There is something special about hearing a poet actually read his or her work aloud. Because they are the ones who wrote the poetry, they know where the stops and pauses belong, they know how to pronounce all the words, and they know where to lay emphasis in order to wring the emotion out of you as intended. I would argue that you haven’t fully experienced a poem until you’ve heard it actually read by the poet him or herself.
In this week’s featured virtual poetry slam, Paul Breslin reads seven of his poems in a column called “Seven Octets,” so named because each of the seven poems consists of eight lines. You might think that would get boring, the same format over and over, but Breslin changes the visual layout of those lines as well as the rhyme scheme over all seven poems.
The poems Breslin reads seem to flow in a rollercoaster fashion, beginning at the low end with his childhood memories, cresting at a peak with his middle-aged life involving the purchase of his own house, and then ending once more at the low end with more remembrances from his childhood.

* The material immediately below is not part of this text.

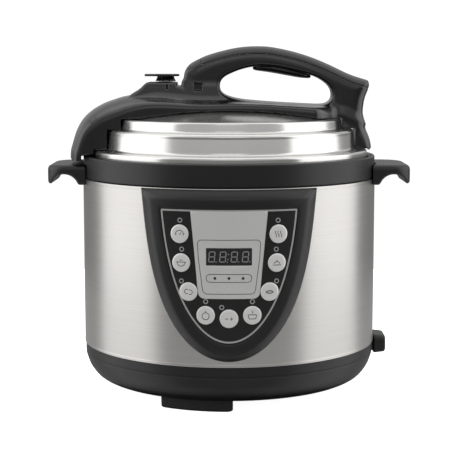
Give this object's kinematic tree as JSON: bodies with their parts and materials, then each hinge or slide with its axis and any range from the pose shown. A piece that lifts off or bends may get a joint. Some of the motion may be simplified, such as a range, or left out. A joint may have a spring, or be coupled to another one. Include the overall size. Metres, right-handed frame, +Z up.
{
  "type": "electric pressure cooker",
  "caption": "Round countertop electric pressure cooker with steel body, shield-shaped front control panel, side handles and a bayonet lid with an arched handle and steam valve.",
  "frame": {"origin": "on the floor under the middle of the body's round shell", "axes": "+Z up, the control panel faces -Y, the side handles point along +X and -X, the steam valve is at -X"},
  "size_m": [0.337, 0.2955, 0.3223],
  "materials": {
    "satin_black_plastic": "satin moulded polypropylene",
    "gloss_black_plastic": "polished moulded ABS",
    "rubber_foot": "matt rubber",
    "brushed_steel": "brushed stainless steel",
    "polished_steel": "mirror-polished stainless steel",
    "spun_aluminium": "spun aluminium",
    "cast_aluminium": "turned casting",
    "nonstick_aluminium": "dark non-stick coating",
    "element_steel": "oxidised tube",
    "spring_steel": "spring steel",
    "white_ceramic": "heat-proof moulding",
    "red_plastic": "satin moulding",
    "circuit_board": "solder-masked board",
    "grey_panel": "printed light grey film",
    "display_lens": "smoked window",
    "silver_button": "silver-painted ABS",
    "brass_pin": "plated brass",
    "clear_cup": "translucent polycarbonate",
    "silicone_seal": "translucent silicone"
  },
  "bodies": {
    "body": {"base": "satin_black_plastic", "foot_front": "rubber_foot", "foot_rear": "rubber_foot", "foot_right": "rubber_foot", "outer_shell": "brushed_steel", "collar": "satin_black_plastic", "side_handle_left": "satin_black_plastic", "side_handle_right": "satin_black_plastic", "outer_pot": "spun_aluminium", "heating_plate": "cast_aluminium", "heating_element": "element_steel", "plate_spring": "spring_steel", "probe_bracket": "spring_steel", "probe_spring": "spring_steel", "thermal_fuse": "white_ceramic", "pressure_switch": "white_ceramic", "power_board": "circuit_board", "control_board": "circuit_board", "display_module": "gloss_black_plastic", "panel_bezel": "satin_black_plastic", "panel_overlay": "gloss_black_plastic", "panel_plate": "grey_panel", "display_lens": "display_lens", "mains_inlet": "satin_black_plastic", "inlet_pin_line": "brass_pin", "inlet_pin_earth": "brass_pin", "inlet_pin_neutral": "brass_pin", "cup_bracket": "satin_black_plastic"},
    "seal": {"sealing_ring": "silicone_seal"},
    "lid": {"lid_pan": "polished_steel", "seal_support_plate": "polished_steel", "lid_cover": "gloss_black_plastic", "handle_top_cover": "gloss_black_plastic", "grip_strip": "gloss_black_plastic", "steam_pipe": "polished_steel", "filter_cap": "polished_steel", "lid_nut": "satin_black_plastic"},
    "float": {"float_pin": "red_plastic", "float_seal": "silicone_seal"},
    "weight": {"valve_weight": "polished_steel"},
    "knob": {"valve_knob": "gloss_black_plastic"},
    "pot": {"inner_pot": "nonstick_aluminium"},
    "cup": {"condensate_cup": "clear_cup"},
    "probe": {"temperature_probe": "cast_aluminium"},
    "plunger": {"switch_plunger": "red_plastic"},
    "button_1": {"button_1": "silver_button"},
    "button_2": {"button_2": "silver_button"},
    "button_3": {"button_3": "silver_button"},
    "button_4": {"button_4": "silver_button"},
    "button_5": {"button_5": "silver_button"},
    "button_6": {"button_6": "silver_button"},
    "button_7": {"button_7": "silver_button"},
    "button_8": {"button_8": "silver_button"},
    "button_9": {"button_9": "silver_button"}
  },
  "joints": [
    {"name": "lid_lift", "type": "slide", "parent": "body", "child": "seal", "axis": [0, 0, 1], "range_m": [0, 0.36]},
    {"name": "lid_turn", "type": "hinge", "parent": "seal", "child": "lid", "pos_m": [0, 0, 0.2267], "axis": [0, 0, 1], "range_deg": [0, 22.5]},
    {"name": "pot_lift", "type": "slide", "parent": "body", "child": "pot", "axis": [0, 0, 1], "range_m": [0, 0.18]},
    {"name": "valve_lift", "type": "slide", "parent": "lid", "child": "weight", "axis": [0, 0, 1], "range_m": [0, 0.003]},
    {"name": "valve_turn", "type": "hinge", "parent": "weight", "child": "knob", "pos_m": [-0.0595, 0, 0.2942], "axis": [0, 0, 1], "range_deg": [0, 40]},
    {"name": "float_rise", "type": "slide", "parent": "lid", "child": "float", "axis": [0, 0, 1], "range_m": [0, 0.004]},
    {"name": "cup_slide", "type": "slide", "parent": "body", "child": "cup", "axis": [0, 1, 0], "range_m": [0, 0.06]},
    {"name": "probe_press", "type": "slide", "parent": "body", "child": "probe", "axis": [0, 0, -1], "range_m": [0, 0.002], "stiffness_N_per_m": 300, "springref_m": -0.003, "deforming": ["probe_spring"]},
    {"name": "switch_press", "type": "slide", "parent": "body", "child": "plunger", "axis": [0, 0, -1], "range_m": [0, 0.0006], "stiffness_N_per_m": 500, "springref_m": -0.001},
    {"name": "button_1_press", "type": "slide", "parent": "body", "child": "button_1", "axis": [0.2902, 0.957, 0], "range_m": [0, 0.0008], "stiffness_N_per_m": 400, "springref_m": -0.001},
    {"name": "button_2_press", "type": "slide", "parent": "body", "child": "button_2", "axis": [0.2817, 0.9595, 0], "range_m": [0, 0.0008], "stiffness_N_per_m": 400, "springref_m": -0.001},
    {"name": "button_3_press", "type": "slide", "parent": "body", "child": "button_3", "axis": [0.239, 0.971, 0], "range_m": [0, 0.0008], "stiffness_N_per_m": 400, "springref_m": -0.001},
    {"name": "button_4_press", "type": "slide", "parent": "body", "child": "button_4", "axis": [0.1375, 0.9905, 0], "range_m": [0, 0.0008], "stiffness_N_per_m": 400, "springref_m": -0.001},
    {"name": "button_5_press", "type": "slide", "parent": "body", "child": "button_5", "axis": [0, 1, 0], "range_m": [0, 0.0008], "stiffness_N_per_m": 400, "springref_m": -0.001},
    {"name": "button_6_press", "type": "slide", "parent": "body", "child": "button_6", "axis": [-0.1375, 0.9905, 0], "range_m": [0, 0.0008], "stiffness_N_per_m": 400, "springref_m": -0.001},
    {"name": "button_7_press", "type": "slide", "parent": "body", "child": "button_7", "axis": [-0.239, 0.971, 0], "range_m": [0, 0.0008], "stiffness_N_per_m": 400, "springref_m": -0.001},
    {"name": "button_8_press", "type": "slide", "parent": "body", "child": "button_8", "axis": [-0.2817, 0.9595, 0], "range_m": [0, 0.0008], "stiffness_N_per_m": 400, "springref_m": -0.001},
    {"name": "button_9_press", "type": "slide", "parent": "body", "child": "button_9", "axis": [-0.2902, 0.957, 0], "range_m": [0, 0.0008], "stiffness_N_per_m": 400, "springref_m": -0.001}
  ],
  "couplings": [
    {"joint": "pot_lift", "follows": "lid_lift", "ratio": 0.5}
  ]
}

My personal favorite of all seven poems is “Primal House” because it ties together all of the others, in a way, with the remembrance of childhood memories weaving into the speaker’s adult life. The mention of grief and loss recalls the final two poems, which mention the speaker’s dad. This begs the question of whether the grief and loss the speaker felt as a three-year-old, in that first house, was caused by his father.
Some very interesting poems here from Paul Breslin. I’d encourage you to check them out and definitely listen to Breslin actually read the poems himself. They gain a whole new meaning when you hear a voice put the author’s name.